The purpose of our Ideal is to create goals, and our goals create two Actuals. In a split second your mind creates your life and the goals necessary to achieve your dreams. Sullivan says, "First your mind identifies an Actual 1, which is where you are right now. Then your mind immediately establishes an Actual 2, which is where you want to be when you accomplish the goal....The moment you establish the two Actuals, you are filled with a tremendous motivating energy to move forward." I personally find this true on every level.

The problem lies in how you measure Actual 2 and the Gap between Actual 2 and our Ideal. How we measure our achievements when we arrive at our Actual 2 will determine whether we will be happy or unhappy. Sullivan believes, and I have to say I agree with him, that measuring by the Ideal always leads to a sense of failure and unhappiness.
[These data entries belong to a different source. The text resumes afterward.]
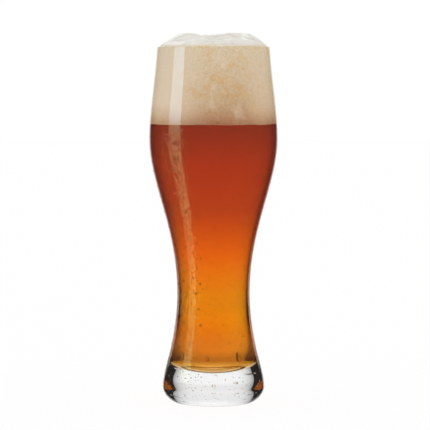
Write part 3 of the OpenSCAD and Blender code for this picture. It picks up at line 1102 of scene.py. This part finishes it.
class AddStage(bpy.types.Operator):
    """Adds the camera, the floor, the soft light and the studio cards"""

    bl_idname = "weizen.add_stage"
    bl_label = "Add Stage"

    def execute(self, context):
        stage = context.scene.stage_sizes
        eye = self.add_camera(context, stage)
        self.add_floor(context)
        self.add_world(context)
        left, right = BACK + stage.window, BACK - stage.window
        tall = (stage.card_r, -stage.card_h, stage.card_h)
        curtain = bent_card("curtain", *tall, left, right + math.tau, card_material())
        window = bent_card("window", *tall, right, left, window_material(stage))
        half = stage.strip_turn / 2
        middle = FRONT - stage.strip_at
        upright = (stage.strip_r, -stage.strip_h, stage.strip_h)
        strip = bent_card("strip_light", *upright, middle - half, middle + half, strip_material(stage))
        small = (stage.side_r, stage.side_low, stage.side_high)
        side = side_material(stage)
        right_card = bent_card("right_card", *small, right - stage.side_right, right, side)
        left_card = bent_card("left_card", *small, left, left + stage.side_left, side)
        for card in (strip, right_card, left_card):
            card.visible_transmission = False
        for card in (curtain, window, strip, right_card, left_card):
            card.parent = eye
            card.matrix_parent_inverse = eye.matrix_world.inverted()
        return {"FINISHED"}

    def add_camera(self, context, stage):
        data = bpy.data.cameras.new("eye")
        data.lens = stage.lens
        eye = bpy.data.objects.new("eye", data)
        context.scene.collection.objects.link(eye)
        eye.location = (stage.eye_side, -stage.eye_distance, stage.eye_height)
        eye.rotation_euler = (math.pi / 2 - stage.eye_tilt, 0, 0)
        context.scene.camera = eye
        context.view_layer.update()
        return eye

    def add_floor(self, context):
        bm = bmesh.new()
        bmesh.ops.create_circle(bm, cap_ends=True, segments=96, radius=6.0)
        mesh = bpy.data.meshes.new("floor")
        bm.to_mesh(mesh)
        bm.free()
        mesh.materials.append(floor_material())
        floor = bpy.data.objects.new("floor", mesh)
        context.scene.collection.objects.link(floor)

    def add_world(self, context):
        world = bpy.data.worlds.new("studio")
        context.scene.world = world
        finish = Finish(world)
        finish.surface(finish.node("ShaderNodeBackground", {}, Color=(1.0, 1.0, 1.0), Strength=1.0))
        world.cycles.sampling_method = "NONE"
        context.scene.view_settings.view_transform = "Standard"


class WeizenPanel(bpy.types.Panel):
    """Lists the pieces that can be added"""

    bl_idname = "VIEW3D_PT_weizen_glass"
    bl_label = "Weizen Glass"
    bl_space_type = "VIEW_3D"
    bl_region_type = "UI"
    bl_category = "Weizen Glass"

    def draw(self, context):
        for operator in OPERATORS:
            self.layout.operator(operator.bl_idname)


OPERATORS = (AddStage, AddGlass, AddBeer, AddFoam, AddBeads, AddDrops)
GROUPS = {
    "glass_sizes": GlassSizes,
    "drink_sizes": DrinkSizes,
    "water_sizes": WaterSizes,
    "finishes": Finishes,
    "stage_sizes": StageSizes,
}


def register():
    for cls in (*GROUPS.values(), *OPERATORS, WeizenPanel):
        bpy.utils.register_class(cls)
    for name, group in GROUPS.items():
        setattr(bpy.types.Scene, name, PointerProperty(type=group))


def unregister():
    for name in GROUPS:
        delattr(bpy.types.Scene, name)
    for cls in (WeizenPanel, *reversed(OPERATORS), *GROUPS.values()):
        bpy.utils.unregister_class(cls)


def main():
    register()
    for operator in OPERATORS:
        group, name = operator.bl_idname.split(".")
        getattr(getattr(bpy.ops, group), name)()


if __name__ == "__main__":
    main()
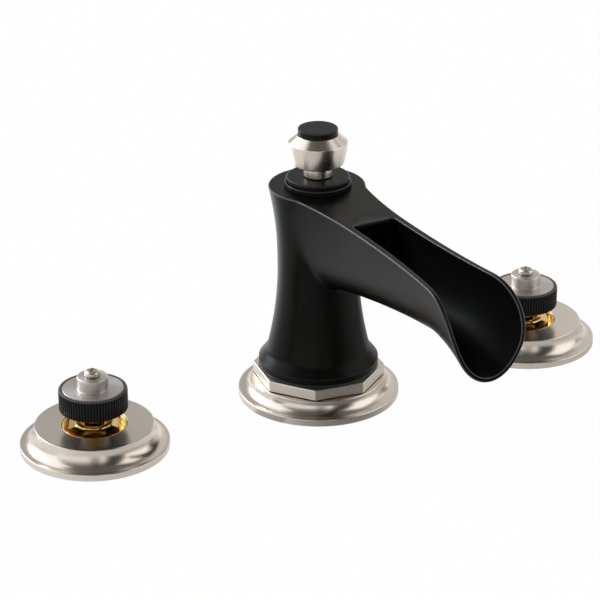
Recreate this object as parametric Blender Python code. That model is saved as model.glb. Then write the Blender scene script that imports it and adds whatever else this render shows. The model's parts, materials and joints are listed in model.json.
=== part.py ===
"""Widespread bathroom faucet: an open-channel spout on a turned column, and two valve ends.

Metres, +Z up. The origin is the centre of the spout on top of the counter, the spout points
to -Y, and the valves stand at -X (hot) and +X (cold). The counter itself isn't modelled: it
fills the space between the gaskets above z = 0 and the washers below it.
"""

import math

import bmesh
import bpy
import numpy as np
from mathutils import Matrix, Vector

MM = 0.001

# What the whole set shares
VALVE_SPREAD = 203.2 * MM
DECK_THICKNESS = 22.0 * MM
SEAT_GAP = 0.3 * MM
RUN_GAP = 0.3 * MM
OVERRUN = 3.0 * MM
MERGE_DISTANCE = 0.002 * MM
FULL_TURN = math.tau
SMOOTH_ANGLE = math.radians(32)

# How finely round pieces are divided
VISIBLE_STEPS = 24
TRIM_STEPS = 20
HIDDEN_STEPS = 12
SMALL_STEPS = 10
ROUND_STEPS = 3
WINDOW_STEPS = 4

# Flanges, from the counter up
FLANGE_LIFT = 0.4 * MM
FLANGE_LIP = 1.0 * MM
FLANGE_WALL = 1.8 * MM
FLANGE_RIM = 1.0 * MM
FLANGE_EDGE = 0.4 * MM
BEAD_WIDTH = 1.2 * MM
GASKET_THICKNESS = 1.2 * MM
GASKET_WIDTH = 6.0 * MM

VALVE_FLANGE_MARGIN = 17.3 * MM
VALVE_FLANGE_BAND = 3.25 * MM
VALVE_FLANGE_HEIGHT = 10.6 * MM
VALVE_PLATE_INSET = 6.1 * MM
VALVE_PLATE_CLEARANCE = 0.6 * MM
VALVE_NECK_WALL = 1.8 * MM
VALVE_NECK_DROP = 2.6 * MM

SPOUT_FLANGE_RADIUS = 33.2 * MM
SPOUT_FLANGE_BAND = 3.4 * MM
SPOUT_FLANGE_HEIGHT = 8.75 * MM
SPOUT_PLATE_RADIUS = 27.6 * MM

# Eight-sided ring under the column
OCTAGON_SIDES = 8
OCTAGON_ACROSS_FLATS = 50.2 * MM
OCTAGON_THICKNESS = 4.4 * MM
OCTAGON_EDGE = 0.35 * MM
OCTAGON_TURN = math.radians(-9)

# Column of the spout, a turned bell; a drop is measured down from the top of the spout
COLUMN_FOOT_RADIUS = 24.6 * MM
COLUMN_FOOT_HEIGHT = 3.2 * MM
COLUMN_SHOULDER_RADIUS = 21.1 * MM
COLUMN_SHOULDER_HEIGHT = 21.2 * MM
COLUMN_WAIST_RADIUS = 16.5 * MM
COLUMN_WAIST_DROP = 35.3 * MM
COLUMN_TOP_RADIUS = 19.6 * MM
COLUMN_FLARE_DROP = 3.3 * MM
SHOULDER_POWER = 1.2
LOWER_FLARE_POWER = 1.9
UPPER_FLARE_POWER = 1.5
BELL_STEPS = 6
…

Remember, your Ideal is a mental construct; therefore, like the horizon, it isn't achievable. It doesn't make sense then to measure your achievements against it. No matter how great your achievements are, they will never measure up to your Ideal.

Those of us who learn how to measure our achievements by our Actual 1 (where we came from) will be the happier ones. We will always have a sense of progress. These concepts apply to all of the things we measure in our lives, such as physical appearance, health and vitality, intelligence, relationships, sexuality, possessions, etc.

This book is a must-read. Are You Getting What You Want Out of Your Life? This book brings you one step closer to that reality. It gives you sound principles that are achievable and practical and easily can be applied in your life, your spouse's life, and your children's lives. It creates self-confidence and happiness and teaches you how to live in "the Positive Zone." We will continue to achieve and be successful, but I want to be happy while I am doing it!

Other books of recommendation are How the Best Get Better, volumes I and II; The Gratitude Principle; and The 21-Day Positive Focus.